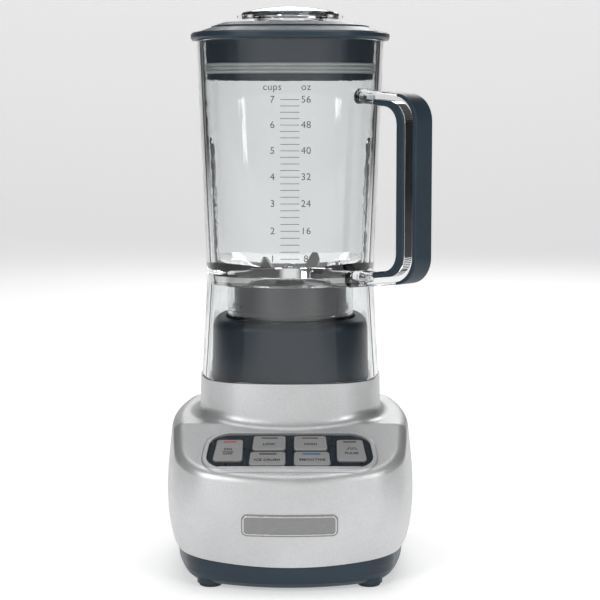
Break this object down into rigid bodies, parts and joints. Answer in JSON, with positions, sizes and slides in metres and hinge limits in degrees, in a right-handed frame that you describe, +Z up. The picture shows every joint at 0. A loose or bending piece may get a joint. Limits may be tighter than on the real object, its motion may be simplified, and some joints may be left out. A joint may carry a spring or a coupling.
{
  "type": "countertop blender",
  "caption": "Countertop blender: motor base with sloping press-button panel, clear squared jar with handle on a screw-on blade collar, lid and clear pour cap.",
  "frame": {"origin": "on the blade and motor axis at the worktop, level with the undersides of the feet", "axes": "+Z up along the blade axis, -Y towards the button panel at the front, +X to the user's right; the handle points between +X and -Y"},
  "size_m": [0.1872, 0.2292, 0.4055],
  "materials": {
    "badge_metal": "brushed",
    "bezel_plastic": "very dark slate, smooth",
    "black_rubber": "black, matt",
    "board": "green circuit board",
    "bronze": "sintered bronze",
    "carbon": "graphite",
    "cast_alloy": "die cast",
    "clear_plastic": "clear, polished",
    "collar_plastic": "charcoal, satin",
    "copper": "enamelled copper",
    "fan_plastic": "natural nylon",
    "key_plastic": "silver grey, satin",
    "lens_blue": "blue indicator window",
    "lens_dark": "unlit indicator window",
    "lens_red": "red indicator window",
    "seal_silicone": "light grey silicone",
    "silver_paint": "silver paint, satin",
    "slate_plastic": "dark slate, smooth",
    "steel": "bright",
    "switch_plastic": "black",
    "zinc_steel": "zinc plated"
  },
  "bodies": {
    "base": {"housing": "silver_paint", "base_pan": "slate_plastic", "pedestal": "slate_plastic", "panel_bezel": "bezel_plastic", "badge_plate": "badge_metal", "feet": "black_rubber", "base_screws": "zinc_steel", "inner_screws": "zinc_steel", "cord_grommet": "black_rubber", "control_board": "board", "button_switches": "switch_plastic", "power_board": "board", "stator_core": "steel", "field_coils": "copper", "motor_lower_frame": "cast_alloy", "motor_upper_frame": "cast_alloy", "motor_tie_bolts": "zinc_steel", "lower_bearing": "bronze", "upper_bearing": "bronze", "motor_isolators": "black_rubber", "brush_holders": "switch_plastic", "carbon_brushes": "carbon"},
    "motor_rotor": {"motor_shaft": "steel", "armature_core": "steel", "armature_windings": "copper", "commutator": "copper", "cooling_fan": "fan_plastic", "drive_coupling": "black_rubber", "slinger": "black_rubber"},
    "blade_mount": {"blade_carrier": "collar_plastic", "blade_bushing": "bronze", "shaft_seal": "black_rubber", "jar_gasket": "seal_silicone"},
    "collar": {"locking_collar": "collar_plastic"},
    "blade_rotor": {"blade_shaft": "steel", "blade_washer": "steel", "lower_blade": "steel", "upper_blade": "steel", "blade_nut": "steel", "jar_coupling": "collar_plastic"},
    "jar": {"jar": "clear_plastic", "handle_core": "clear_plastic", "grip_inner": "slate_plastic", "grip_outer": "slate_plastic"},
    "lid": {"lid_cover": "slate_plastic", "lid_seal": "seal_silicone"},
    "cap_ring": {"cap_ring": "seal_silicone"},
    "pour_cap": {"pour_cap": "clear_plastic"},
    "key_power": {"button_power": "key_plastic", "lens_power": "lens_red"},
    "key_low": {"button_low": "key_plastic", "lens_low": "lens_dark"},
    "key_ice": {"button_ice": "key_plastic", "lens_ice": "lens_dark"},
    "key_high": {"button_high": "key_plastic", "lens_high": "lens_dark"},
    "key_smoothie": {"button_smoothie": "key_plastic", "lens_smoothie": "lens_blue"},
    "key_pulse": {"button_pulse": "key_plastic", "lens_pulse": "lens_dark"}
  },
  "joints": [
    {"name": "motor_spin", "type": "hinge", "parent": "base", "child": "motor_rotor", "pos_m": [0, 0, 0.1], "axis": [0, 0, 1], "continuous": true},
    {"name": "jar_lift", "type": "slide", "parent": "base", "child": "blade_mount", "axis": [0, 0, 1], "range_m": [0, 0.09]},
    {"name": "blade_spin", "type": "hinge", "parent": "blade_mount", "child": "blade_rotor", "pos_m": [0, 0, 0.2], "axis": [0, 0, 1], "continuous": true},
    {"name": "jar_unscrew", "type": "slide", "parent": "blade_mount", "child": "jar", "axis": [0, 0, 1], "range_m": [0, 0.018]},
    {"name": "collar_turn", "type": "hinge", "parent": "blade_mount", "child": "collar", "pos_m": [0, 0, 0.18], "axis": [0, 0, 1], "range_deg": [-545, 0]},
    {"name": "lid_lift", "type": "slide", "parent": "jar", "child": "lid", "axis": [0, 0, 1], "range_m": [0, 0.06]},
    {"name": "cap_lift", "type": "slide", "parent": "lid", "child": "cap_ring", "axis": [0, 0, 1], "range_m": [0, 0.05]},
    {"name": "cap_twist", "type": "hinge", "parent": "cap_ring", "child": "pour_cap", "pos_m": [0, 0, 0.38], "axis": [0, 0, 1], "range_deg": [-40, 0]},
    {"name": "press_power", "type": "slide", "parent": "base", "child": "key_power", "axis": [0, 0.4226, -0.9063], "range_m": [0, 0.001], "stiffness_N_per_m": 800, "springref_m": -0.001},
    {"name": "press_low", "type": "slide", "parent": "base", "child": "key_low", "axis": [0, 0.4226, -0.9063], "range_m": [0, 0.001], "stiffness_N_per_m": 800, "springref_m": -0.001},
    {"name": "press_ice", "type": "slide", "parent": "base", "child": "key_ice", "axis": [0, 0.4226, -0.9063], "range_m": [0, 0.001], "stiffness_N_per_m": 800, "springref_m": -0.001},
    {"name": "press_high", "type": "slide", "parent": "base", "child": "key_high", "axis": [0, 0.4226, -0.9063], "range_m": [0, 0.001], "stiffness_N_per_m": 800, "springref_m": -0.001},
    {"name": "press_smoothie", "type": "slide", "parent": "base", "child": "key_smoothie", "axis": [0, 0.4226, -0.9063], "range_m": [0, 0.001], "stiffness_N_per_m": 800, "springref_m": -0.001},
    {"name": "press_pulse", "type": "slide", "parent": "base", "child": "key_pulse", "axis": [0, 0.4226, -0.9063], "range_m": [0, 0.001], "stiffness_N_per_m": 800, "springref_m": -0.001}
  ],
  "couplings": [
    {"joint": "blade_spin", "follows": "motor_spin", "ratio": 1},
    {"joint": "collar_turn", "follows": "jar_unscrew", "rad_per_m": -523.6}
  ]
}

================================

REQUIRED TASK –
Repeat the whole listing exactly, keeping every line intact.

SOLUTION FOR THIS TASK –
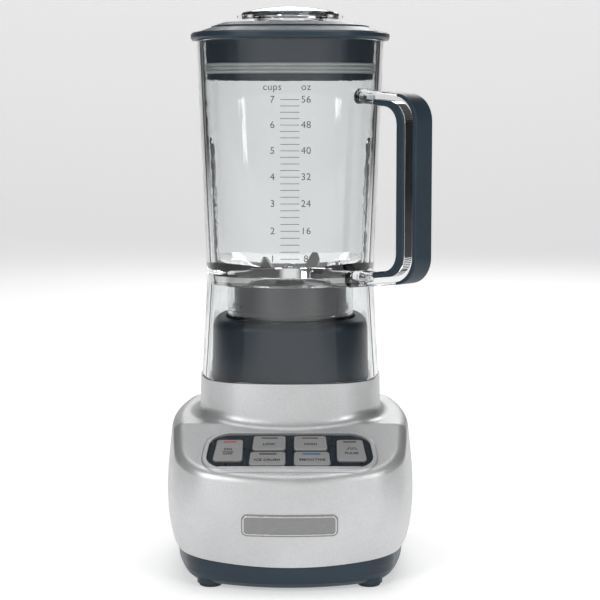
Break this object down into rigid bodies, parts and joints. Answer in JSON, with positions, sizes and slides in metres and hinge limits in degrees, in a right-handed frame that you describe, +Z up. The picture shows every joint at 0. A loose or bending piece may get a joint. Limits may be tighter than on the real object, its motion may be simplified, and some joints may be left out. A joint may carry a spring or a coupling.
{
  "type": "countertop blender",
  "caption": "Countertop blender: motor base with sloping press-button panel, clear squared jar with handle on a screw-on blade collar, lid and clear pour cap.",
  "frame": {"origin": "on the blade and motor axis at the worktop, level with the undersides of the feet", "axes": "+Z up along the blade axis, -Y towards the button panel at the front, +X to the user's right; the handle points between +X and -Y"},
  "size_m": [0.1872, 0.2292, 0.4055],
  "materials": {
    "badge_metal": "brushed",
    "bezel_plastic": "very dark slate, smooth",
    "black_rubber": "black, matt",
    "board": "green circuit board",
    "bronze": "sintered bronze",
    "carbon": "graphite",
    "cast_alloy": "die cast",
    "clear_plastic": "clear, polished",
    "collar_plastic": "charcoal, satin",
    "copper": "enamelled copper",
    "fan_plastic": "natural nylon",
    "key_plastic": "silver grey, satin",
    "lens_blue": "blue indicator window",
    "lens_dark": "unlit indicator window",
    "lens_red": "red indicator window",
    "seal_silicone": "light grey silicone",
    "silver_paint": "silver paint, satin",
    "slate_plastic": "dark slate, smooth",
    "steel": "bright",
    "switch_plastic": "black",
    "zinc_steel": "zinc plated"
  },
  "bodies": {
    "base": {"housing": "silver_paint", "base_pan": "slate_plastic", "pedestal": "slate_plastic", "panel_bezel": "bezel_plastic", "badge_plate": "badge_metal", "feet": "black_rubber", "base_screws": "zinc_steel", "inner_screws": "zinc_steel", "cord_grommet": "black_rubber", "control_board": "board", "button_switches": "switch_plastic", "power_board": "board", "stator_core": "steel", "field_coils": "copper", "motor_lower_frame": "cast_alloy", "motor_upper_frame": "cast_alloy", "motor_tie_bolts": "zinc_steel", "lower_bearing": "bronze", "upper_bearing": "bronze", "motor_isolators": "black_rubber", "brush_holders": "switch_plastic", "carbon_brushes": "carbon"},
    "motor_rotor": {"motor_shaft": "steel", "armature_core": "steel", "armature_windings": "copper", "commutator": "copper", "cooling_fan": "fan_plastic", "drive_coupling": "black_rubber", "slinger": "black_rubber"},
    "blade_mount": {"blade_carrier": "collar_plastic", "blade_bushing": "bronze", "shaft_seal": "black_rubber", "jar_gasket": "seal_silicone"},
    "collar": {"locking_collar": "collar_plastic"},
    "blade_rotor": {"blade_shaft": "steel", "blade_washer": "steel", "lower_blade": "steel", "upper_blade": "steel", "blade_nut": "steel", "jar_coupling": "collar_plastic"},
    "jar": {"jar": "clear_plastic", "handle_core": "clear_plastic", "grip_inner": "slate_plastic", "grip_outer": "slate_plastic"},
    "lid": {"lid_cover": "slate_plastic", "lid_seal": "seal_silicone"},
    "cap_ring": {"cap_ring": "seal_silicone"},
    "pour_cap": {"pour_cap": "clear_plastic"},
    "key_power": {"button_power": "key_plastic", "lens_power": "lens_red"},
    "key_low": {"button_low": "key_plastic", "lens_low": "lens_dark"},
    "key_ice": {"button_ice": "key_plastic", "lens_ice": "lens_dark"},
    "key_high": {"button_high": "key_plastic", "lens_high": "lens_dark"},
    "key_smoothie": {"button_smoothie": "key_plastic", "lens_smoothie": "lens_blue"},
    "key_pulse": {"button_pulse": "key_plastic", "lens_pulse": "lens_dark"}
  },
  "joints": [
    {"name": "motor_spin", "type": "hinge", "parent": "base", "child": "motor_rotor", "pos_m": [0, 0, 0.1], "axis": [0, 0, 1], "continuous": true},
    {"name": "jar_lift", "type": "slide", "parent": "base", "child": "blade_mount", "axis": [0, 0, 1], "range_m": [0, 0.09]},
    {"name": "blade_spin", "type": "hinge", "parent": "blade_mount", "child": "blade_rotor", "pos_m": [0, 0, 0.2], "axis": [0, 0, 1], "continuous": true},
    {"name": "jar_unscrew", "type": "slide", "parent": "blade_mount", "child": "jar", "axis": [0, 0, 1], "range_m": [0, 0.018]},
    {"name": "collar_turn", "type": "hinge", "parent": "blade_mount", "child": "collar", "pos_m": [0, 0, 0.18], "axis": [0, 0, 1], "range_deg": [-545, 0]},
    {"name": "lid_lift", "type": "slide", "parent": "jar", "child": "lid", "axis": [0, 0, 1], "range_m": [0, 0.06]},
    {"name": "cap_lift", "type": "slide", "parent": "lid", "child": "cap_ring", "axis": [0, 0, 1], "range_m": [0, 0.05]},
    {"name": "cap_twist", "type": "hinge", "parent": "cap_ring", "child": "pour_cap", "pos_m": [0, 0, 0.38], "axis": [0, 0, 1], "range_deg": [-40, 0]},
    {"name": "press_power", "type": "slide", "parent": "base", "child": "key_power", "axis": [0, 0.4226, -0.9063], "range_m": [0, 0.001], "stiffness_N_per_m": 800, "springref_m": -0.001},
    {"name": "press_low", "type": "slide", "parent": "base", "child": "key_low", "axis": [0, 0.4226, -0.9063], "range_m": [0, 0.001], "stiffness_N_per_m": 800, "springref_m": -0.001},
    {"name": "press_ice", "type": "slide", "parent": "base", "child": "key_ice", "axis": [0, 0.4226, -0.9063], "range_m": [0, 0.001], "stiffness_N_per_m": 800, "springref_m": -0.001},
    {"name": "press_high", "type": "slide", "parent": "base", "child": "key_high", "axis": [0, 0.4226, -0.9063], "range_m": [0, 0.001], "stiffness_N_per_m": 800, "springref_m": -0.001},
    {"name": "press_smoothie", "type": "slide", "parent": "base", "child": "key_smoothie", "axis": [0, 0.4226, -0.9063], "range_m": [0, 0.001], "stiffness_N_per_m": 800, "springref_m": -0.001},
    {"name": "press_pulse", "type": "slide", "parent": "base", "child": "key_pulse", "axis": [0, 0.4226, -0.9063], "range_m": [0, 0.001], "stiffness_N_per_m": 800, "springref_m": -0.001}
  ],
  "couplings": [
    {"joint": "blade_spin", "follows": "motor_spin", "ratio": 1},
    {"joint": "collar_turn", "follows": "jar_unscrew", "rad_per_m": -523.6}
  ]
}